Extract, from the listing that follows, each line containing the word "with".

* Begin RECORDS FOR THIS EXERCISE *

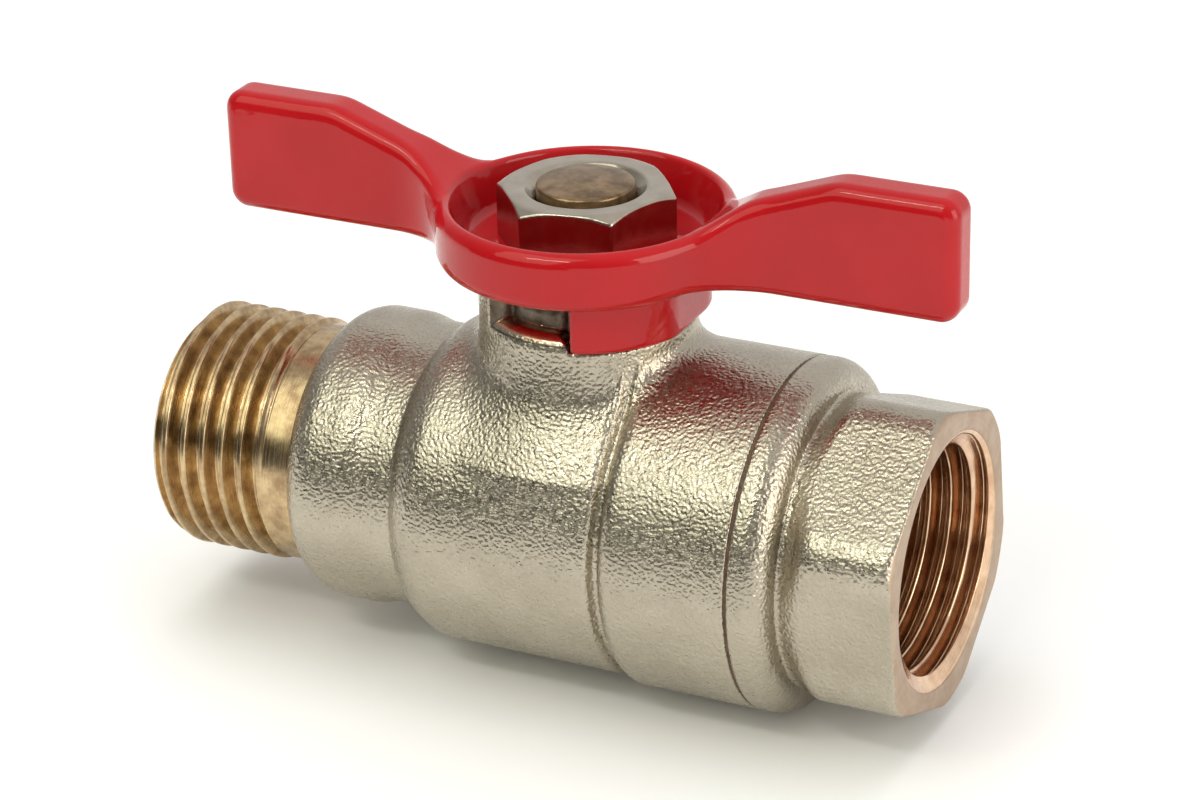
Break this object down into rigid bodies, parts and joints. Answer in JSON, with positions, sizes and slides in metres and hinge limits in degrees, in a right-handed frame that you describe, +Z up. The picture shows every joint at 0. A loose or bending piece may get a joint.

* End RECORDS FOR THIS EXERCISE *
* Begin RECORDS FOR THIS EXERCISE *

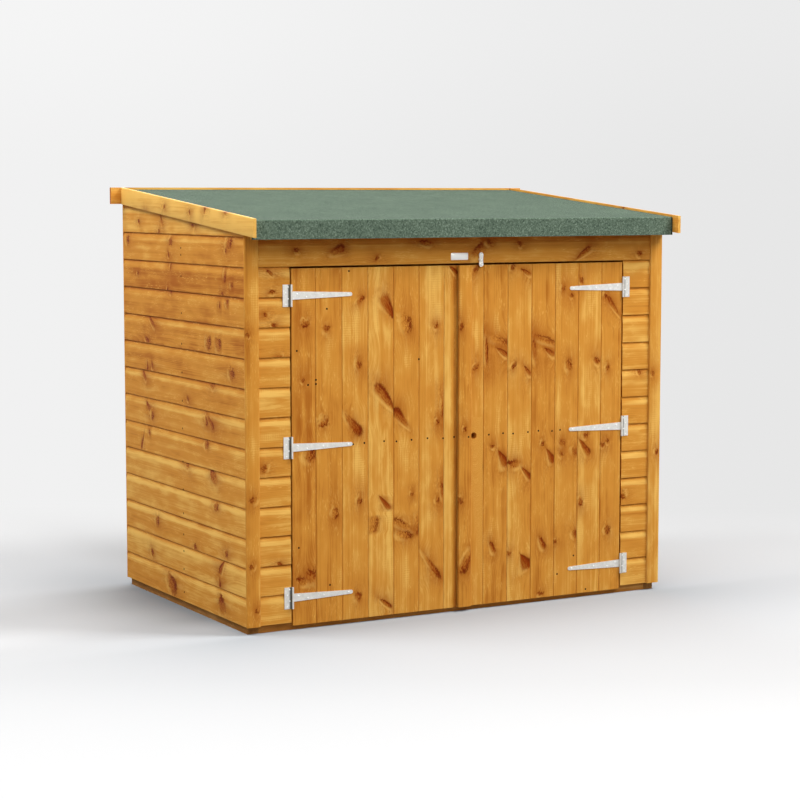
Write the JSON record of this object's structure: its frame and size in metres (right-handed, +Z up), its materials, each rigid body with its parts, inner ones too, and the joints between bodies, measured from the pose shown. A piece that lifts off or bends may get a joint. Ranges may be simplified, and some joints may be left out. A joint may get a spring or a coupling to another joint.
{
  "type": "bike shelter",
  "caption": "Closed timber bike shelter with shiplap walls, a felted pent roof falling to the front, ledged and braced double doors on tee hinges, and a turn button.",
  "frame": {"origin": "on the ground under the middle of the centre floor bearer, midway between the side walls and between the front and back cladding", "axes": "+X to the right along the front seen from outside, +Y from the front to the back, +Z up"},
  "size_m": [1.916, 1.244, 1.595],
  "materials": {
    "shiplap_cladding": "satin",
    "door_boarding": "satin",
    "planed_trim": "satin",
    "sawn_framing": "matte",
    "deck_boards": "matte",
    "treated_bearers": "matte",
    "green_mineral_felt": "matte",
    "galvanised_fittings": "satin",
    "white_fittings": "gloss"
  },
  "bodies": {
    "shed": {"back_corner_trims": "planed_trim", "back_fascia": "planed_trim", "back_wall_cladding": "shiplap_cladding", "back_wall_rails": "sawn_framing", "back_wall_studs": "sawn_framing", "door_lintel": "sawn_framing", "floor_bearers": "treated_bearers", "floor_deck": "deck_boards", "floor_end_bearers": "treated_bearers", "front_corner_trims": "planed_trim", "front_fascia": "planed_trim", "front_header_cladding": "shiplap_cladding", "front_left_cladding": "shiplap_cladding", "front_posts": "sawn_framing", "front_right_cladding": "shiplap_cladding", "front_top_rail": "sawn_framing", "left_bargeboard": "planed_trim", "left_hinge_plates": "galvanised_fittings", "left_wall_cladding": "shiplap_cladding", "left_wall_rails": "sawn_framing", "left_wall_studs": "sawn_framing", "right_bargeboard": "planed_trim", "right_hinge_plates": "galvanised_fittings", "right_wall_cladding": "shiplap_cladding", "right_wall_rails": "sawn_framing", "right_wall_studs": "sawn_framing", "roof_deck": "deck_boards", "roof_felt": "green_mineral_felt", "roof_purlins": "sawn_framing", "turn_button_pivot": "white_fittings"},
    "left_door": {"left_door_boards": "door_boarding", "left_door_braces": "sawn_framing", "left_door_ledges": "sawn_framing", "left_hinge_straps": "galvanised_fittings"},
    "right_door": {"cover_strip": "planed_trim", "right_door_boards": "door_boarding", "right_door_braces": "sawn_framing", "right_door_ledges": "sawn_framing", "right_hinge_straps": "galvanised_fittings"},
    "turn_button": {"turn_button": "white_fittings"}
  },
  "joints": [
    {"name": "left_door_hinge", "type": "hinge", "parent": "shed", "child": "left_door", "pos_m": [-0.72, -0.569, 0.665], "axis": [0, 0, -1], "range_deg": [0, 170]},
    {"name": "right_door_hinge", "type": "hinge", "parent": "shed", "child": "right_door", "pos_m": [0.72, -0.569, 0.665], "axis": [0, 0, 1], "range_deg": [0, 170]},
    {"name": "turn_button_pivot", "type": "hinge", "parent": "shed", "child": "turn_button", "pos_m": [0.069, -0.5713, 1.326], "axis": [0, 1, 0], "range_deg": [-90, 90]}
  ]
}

* End RECORDS FOR THIS EXERCISE *

OUTPUT BELOW:
Break this object down into rigid bodies, parts and joints. Answer in JSON, with positions, sizes and slides in metres and hinge limits in degrees, in a right-handed frame that you describe, +Z up. The picture shows every joint at 0. A loose or bending piece may get a joint.
Write the JSON record of this object's structure: its frame and size in metres (right-handed, +Z up), its materials, each rigid body with its parts, inner ones too, and the joints between bodies, measured from the pose shown. A piece that lifts off or bends may get a joint. Ranges may be simplified, and some joints may be left out. A joint may get a spring or a coupling to another joint.
  "caption": "Closed timber bike shelter with shiplap walls, a felted pent roof falling to the front, ledged and braced double doors on tee hinges, and a turn button.",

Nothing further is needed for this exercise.